CAD and scene scripts

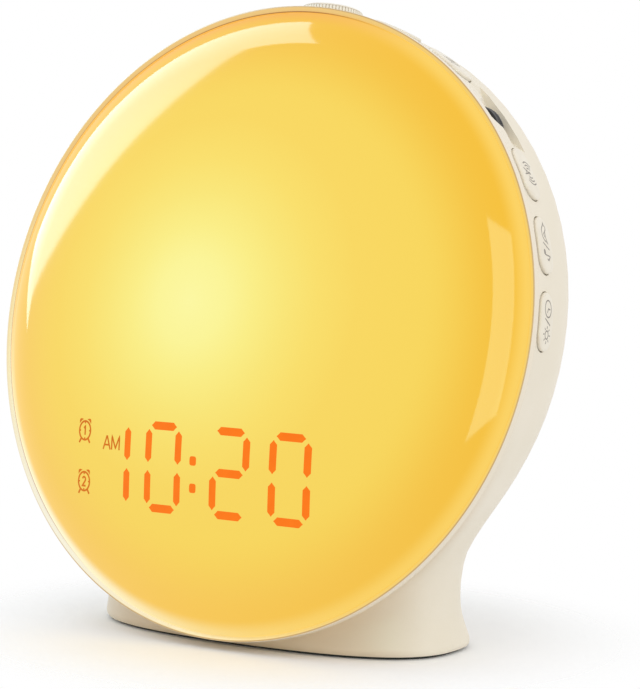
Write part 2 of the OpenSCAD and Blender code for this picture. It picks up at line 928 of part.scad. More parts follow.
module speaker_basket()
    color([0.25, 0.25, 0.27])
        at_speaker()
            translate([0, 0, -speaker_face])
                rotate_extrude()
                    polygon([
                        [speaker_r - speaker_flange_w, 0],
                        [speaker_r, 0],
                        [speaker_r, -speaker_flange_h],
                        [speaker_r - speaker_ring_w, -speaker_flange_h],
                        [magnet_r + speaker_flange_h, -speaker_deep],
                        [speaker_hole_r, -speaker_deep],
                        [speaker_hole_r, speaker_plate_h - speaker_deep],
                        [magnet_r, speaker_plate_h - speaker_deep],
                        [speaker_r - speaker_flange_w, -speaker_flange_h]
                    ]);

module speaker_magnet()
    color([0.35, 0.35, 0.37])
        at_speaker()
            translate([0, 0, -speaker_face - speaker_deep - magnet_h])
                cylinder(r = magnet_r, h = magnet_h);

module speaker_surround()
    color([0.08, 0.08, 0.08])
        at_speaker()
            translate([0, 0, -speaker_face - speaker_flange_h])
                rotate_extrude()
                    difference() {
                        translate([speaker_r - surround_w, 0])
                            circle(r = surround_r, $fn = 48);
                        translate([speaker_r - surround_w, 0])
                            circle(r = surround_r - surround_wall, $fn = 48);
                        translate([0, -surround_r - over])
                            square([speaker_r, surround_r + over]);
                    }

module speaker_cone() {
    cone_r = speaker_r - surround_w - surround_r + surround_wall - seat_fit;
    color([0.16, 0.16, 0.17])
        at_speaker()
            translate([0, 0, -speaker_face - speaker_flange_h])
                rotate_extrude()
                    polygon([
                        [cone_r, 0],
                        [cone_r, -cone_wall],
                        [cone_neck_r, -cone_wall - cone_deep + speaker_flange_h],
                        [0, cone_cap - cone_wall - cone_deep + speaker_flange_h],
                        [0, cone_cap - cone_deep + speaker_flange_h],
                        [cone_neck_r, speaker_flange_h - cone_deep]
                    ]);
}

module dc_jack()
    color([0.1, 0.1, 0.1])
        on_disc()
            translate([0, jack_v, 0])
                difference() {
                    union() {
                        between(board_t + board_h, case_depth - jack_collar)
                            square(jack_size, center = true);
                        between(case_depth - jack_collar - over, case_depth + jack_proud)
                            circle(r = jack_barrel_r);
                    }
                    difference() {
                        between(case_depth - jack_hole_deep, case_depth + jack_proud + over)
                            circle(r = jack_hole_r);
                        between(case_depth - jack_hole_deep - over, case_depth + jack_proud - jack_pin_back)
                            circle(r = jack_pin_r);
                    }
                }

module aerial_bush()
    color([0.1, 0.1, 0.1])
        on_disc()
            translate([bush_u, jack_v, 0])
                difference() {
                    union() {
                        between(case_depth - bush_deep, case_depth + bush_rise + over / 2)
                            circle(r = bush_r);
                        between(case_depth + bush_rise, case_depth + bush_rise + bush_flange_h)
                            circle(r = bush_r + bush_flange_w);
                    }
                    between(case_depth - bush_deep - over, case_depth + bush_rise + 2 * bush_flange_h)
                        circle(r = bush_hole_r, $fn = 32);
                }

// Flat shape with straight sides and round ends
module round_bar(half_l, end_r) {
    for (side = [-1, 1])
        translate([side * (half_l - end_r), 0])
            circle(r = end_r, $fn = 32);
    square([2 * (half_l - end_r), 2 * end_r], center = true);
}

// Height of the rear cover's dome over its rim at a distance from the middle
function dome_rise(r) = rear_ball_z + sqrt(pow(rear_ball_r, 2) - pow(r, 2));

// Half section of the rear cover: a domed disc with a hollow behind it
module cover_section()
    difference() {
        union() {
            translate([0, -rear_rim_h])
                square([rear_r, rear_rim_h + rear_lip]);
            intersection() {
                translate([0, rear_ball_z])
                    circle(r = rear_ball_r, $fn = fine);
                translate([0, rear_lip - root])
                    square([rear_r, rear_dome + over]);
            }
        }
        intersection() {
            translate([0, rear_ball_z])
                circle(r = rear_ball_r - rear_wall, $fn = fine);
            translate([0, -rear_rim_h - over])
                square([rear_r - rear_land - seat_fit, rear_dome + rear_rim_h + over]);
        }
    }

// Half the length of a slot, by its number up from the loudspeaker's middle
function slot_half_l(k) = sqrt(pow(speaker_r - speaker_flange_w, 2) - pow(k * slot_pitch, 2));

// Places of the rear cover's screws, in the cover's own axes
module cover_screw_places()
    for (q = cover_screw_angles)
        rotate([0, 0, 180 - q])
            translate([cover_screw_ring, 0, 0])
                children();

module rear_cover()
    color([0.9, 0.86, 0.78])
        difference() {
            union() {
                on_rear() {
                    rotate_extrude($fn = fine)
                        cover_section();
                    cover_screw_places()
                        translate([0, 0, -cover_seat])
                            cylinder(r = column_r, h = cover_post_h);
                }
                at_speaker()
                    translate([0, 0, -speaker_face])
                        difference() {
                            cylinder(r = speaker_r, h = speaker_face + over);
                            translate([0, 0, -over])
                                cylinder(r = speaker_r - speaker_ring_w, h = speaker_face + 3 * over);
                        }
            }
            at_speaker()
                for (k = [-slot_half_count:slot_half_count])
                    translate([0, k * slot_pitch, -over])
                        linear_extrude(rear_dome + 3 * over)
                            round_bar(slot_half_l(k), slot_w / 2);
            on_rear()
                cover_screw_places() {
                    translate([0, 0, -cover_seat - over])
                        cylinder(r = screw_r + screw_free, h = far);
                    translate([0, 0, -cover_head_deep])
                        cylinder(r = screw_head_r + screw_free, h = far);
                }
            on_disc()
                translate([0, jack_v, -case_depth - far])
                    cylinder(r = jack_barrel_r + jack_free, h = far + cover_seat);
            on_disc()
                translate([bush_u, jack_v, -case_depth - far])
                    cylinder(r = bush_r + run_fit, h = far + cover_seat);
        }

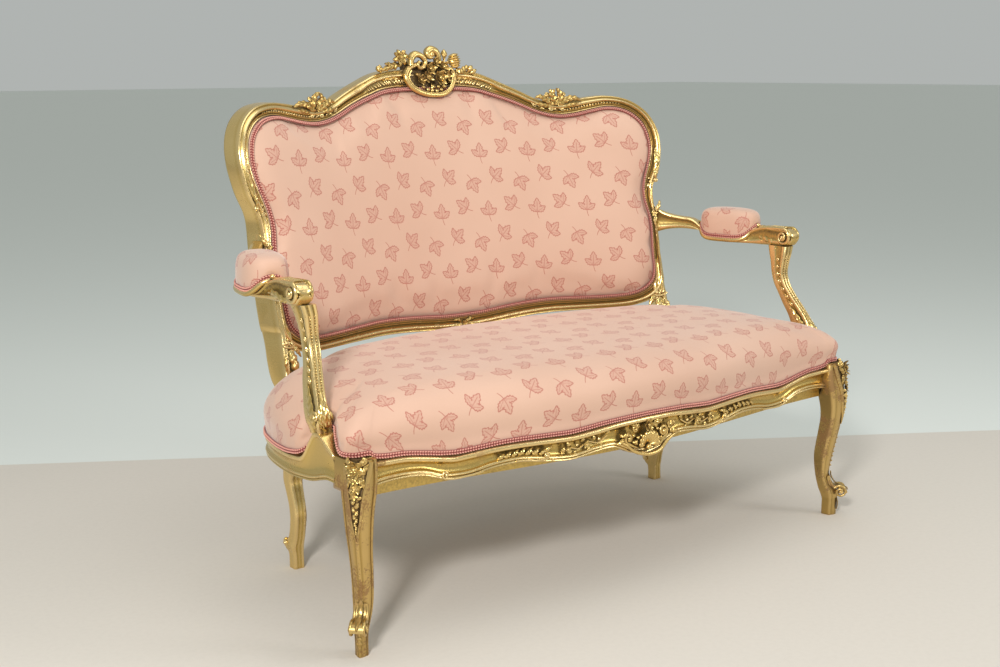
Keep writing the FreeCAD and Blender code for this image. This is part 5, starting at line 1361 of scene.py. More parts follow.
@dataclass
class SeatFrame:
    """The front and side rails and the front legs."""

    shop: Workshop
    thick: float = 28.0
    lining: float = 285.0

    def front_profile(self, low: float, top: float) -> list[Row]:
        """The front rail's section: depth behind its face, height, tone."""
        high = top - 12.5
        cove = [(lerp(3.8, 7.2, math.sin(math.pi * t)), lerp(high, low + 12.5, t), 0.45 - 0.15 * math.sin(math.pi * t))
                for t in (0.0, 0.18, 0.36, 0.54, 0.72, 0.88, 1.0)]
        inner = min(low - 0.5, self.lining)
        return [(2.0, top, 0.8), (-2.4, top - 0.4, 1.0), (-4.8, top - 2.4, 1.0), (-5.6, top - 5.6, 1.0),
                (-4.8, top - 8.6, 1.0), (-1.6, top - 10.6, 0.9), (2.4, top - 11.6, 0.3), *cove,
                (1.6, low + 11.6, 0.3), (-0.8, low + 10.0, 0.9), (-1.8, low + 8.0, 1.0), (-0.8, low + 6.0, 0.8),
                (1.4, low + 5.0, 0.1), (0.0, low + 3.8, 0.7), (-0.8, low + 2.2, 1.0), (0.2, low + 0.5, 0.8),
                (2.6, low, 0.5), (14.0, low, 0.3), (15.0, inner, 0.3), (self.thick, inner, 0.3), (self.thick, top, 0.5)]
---
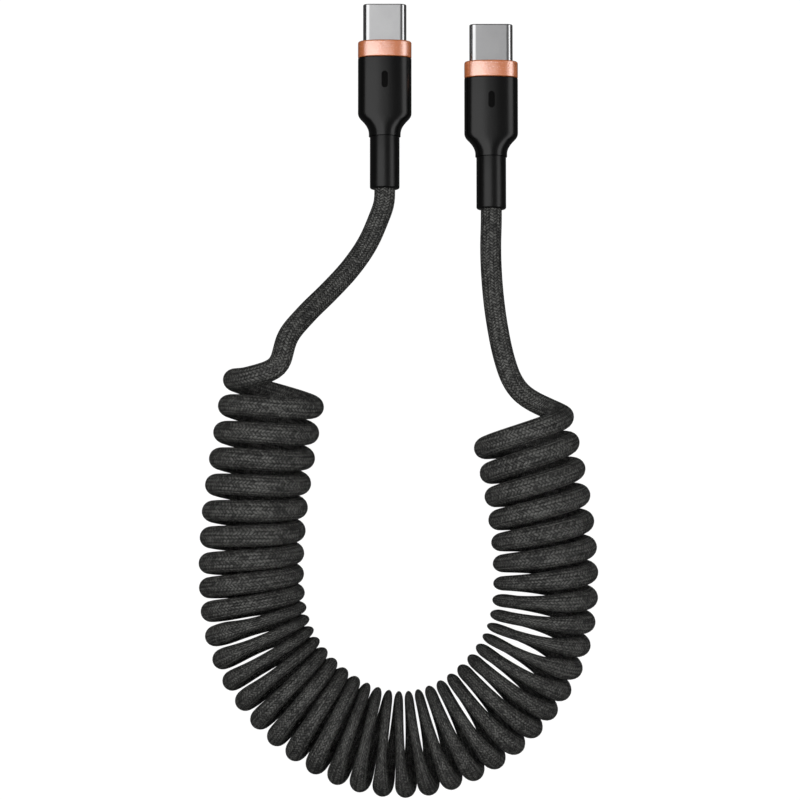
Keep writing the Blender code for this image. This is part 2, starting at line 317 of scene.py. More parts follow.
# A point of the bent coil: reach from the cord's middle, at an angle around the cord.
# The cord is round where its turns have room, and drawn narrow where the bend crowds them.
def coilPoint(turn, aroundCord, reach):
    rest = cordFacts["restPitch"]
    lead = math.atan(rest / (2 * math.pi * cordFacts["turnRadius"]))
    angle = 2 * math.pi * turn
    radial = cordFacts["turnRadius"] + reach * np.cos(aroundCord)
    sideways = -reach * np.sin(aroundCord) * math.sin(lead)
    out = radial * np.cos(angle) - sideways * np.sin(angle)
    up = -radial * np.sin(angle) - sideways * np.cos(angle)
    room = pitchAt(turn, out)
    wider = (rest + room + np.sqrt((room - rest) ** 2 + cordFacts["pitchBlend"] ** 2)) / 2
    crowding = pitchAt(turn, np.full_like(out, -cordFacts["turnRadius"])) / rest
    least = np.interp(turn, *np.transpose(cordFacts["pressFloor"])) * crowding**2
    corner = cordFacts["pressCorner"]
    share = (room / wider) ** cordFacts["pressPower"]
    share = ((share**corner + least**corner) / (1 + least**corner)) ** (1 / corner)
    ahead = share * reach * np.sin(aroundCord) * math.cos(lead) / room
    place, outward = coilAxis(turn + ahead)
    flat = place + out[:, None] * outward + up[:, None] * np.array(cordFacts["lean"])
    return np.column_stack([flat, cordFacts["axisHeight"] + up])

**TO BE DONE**
Quote the data above from the line containing "Keep writing the FreeCAD" to the line containing "(self.thick, top, 0.5)]", inclusive, and stop.

**RESULT OF THE EXERCISE**
Keep writing the FreeCAD and Blender code for this image. This is part 5, starting at line 1361 of scene.py. More parts follow.
@dataclass
class SeatFrame:
    """The front and side rails and the front legs."""

    shop: Workshop
    thick: float = 28.0
    lining: float = 285.0

    def front_profile(self, low: float, top: float) -> list[Row]:
        """The front rail's section: depth behind its face, height, tone."""
        high = top - 12.5
        cove = [(lerp(3.8, 7.2, math.sin(math.pi * t)), lerp(high, low + 12.5, t), 0.45 - 0.15 * math.sin(math.pi * t))
                for t in (0.0, 0.18, 0.36, 0.54, 0.72, 0.88, 1.0)]
        inner = min(low - 0.5, self.lining)
        return [(2.0, top, 0.8), (-2.4, top - 0.4, 1.0), (-4.8, top - 2.4, 1.0), (-5.6, top - 5.6, 1.0),
                (-4.8, top - 8.6, 1.0), (-1.6, top - 10.6, 0.9), (2.4, top - 11.6, 0.3), *cove,
                (1.6, low + 11.6, 0.3), (-0.8, low + 10.0, 0.9), (-1.8, low + 8.0, 1.0), (-0.8, low + 6.0, 0.8),
                (1.4, low + 5.0, 0.1), (0.0, low + 3.8, 0.7), (-0.8, low + 2.2, 1.0), (0.2, low + 0.5, 0.8),
                (2.6, low, 0.5), (14.0, low, 0.3), (15.0, inner, 0.3), (self.thick, inner, 0.3), (self.thick, top, 0.5)]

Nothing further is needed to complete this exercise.